What plays out on stage couldn’t possibly approach that drama; but the Wooster Group gets the point across. There are two Normans here at war with each other: one propping up (and over-promoting) himself, and his patriarchal culture (here in its natural domestic setting with Mailer in paterfamilias guise playing both himself and the combative candidate); and the ‘other Norman’ who knows it’s fundamentally flawed at its heart and must be torn down. It’s something (as Greer herself elucidates in The Female Eunuch) already manifest in the literature, and probably what drew Mailer (however unconsciously) to Town bloody Hall.

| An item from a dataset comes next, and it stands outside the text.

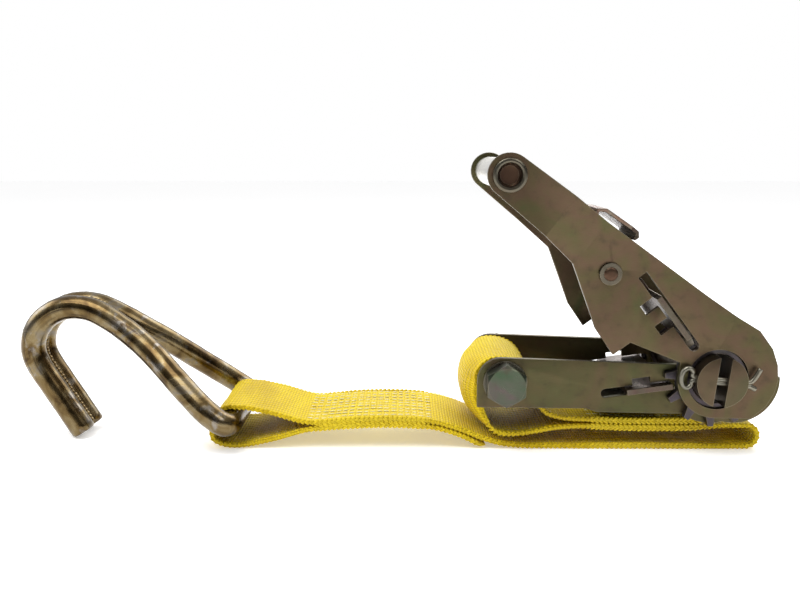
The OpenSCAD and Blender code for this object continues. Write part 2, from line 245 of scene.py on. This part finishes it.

Mailer’s career as a literary provocateur did not come to full eclipse that night at Town Hall. His best work was arguably ahead of him. But as the Wooster Group would probably understand, two provocateurs are better than one. It took the participation of another such provocateur – Lawrence Schiller – to facilitate the production of The Executioner’s Song, which just might stand as one of Mailer’s best books.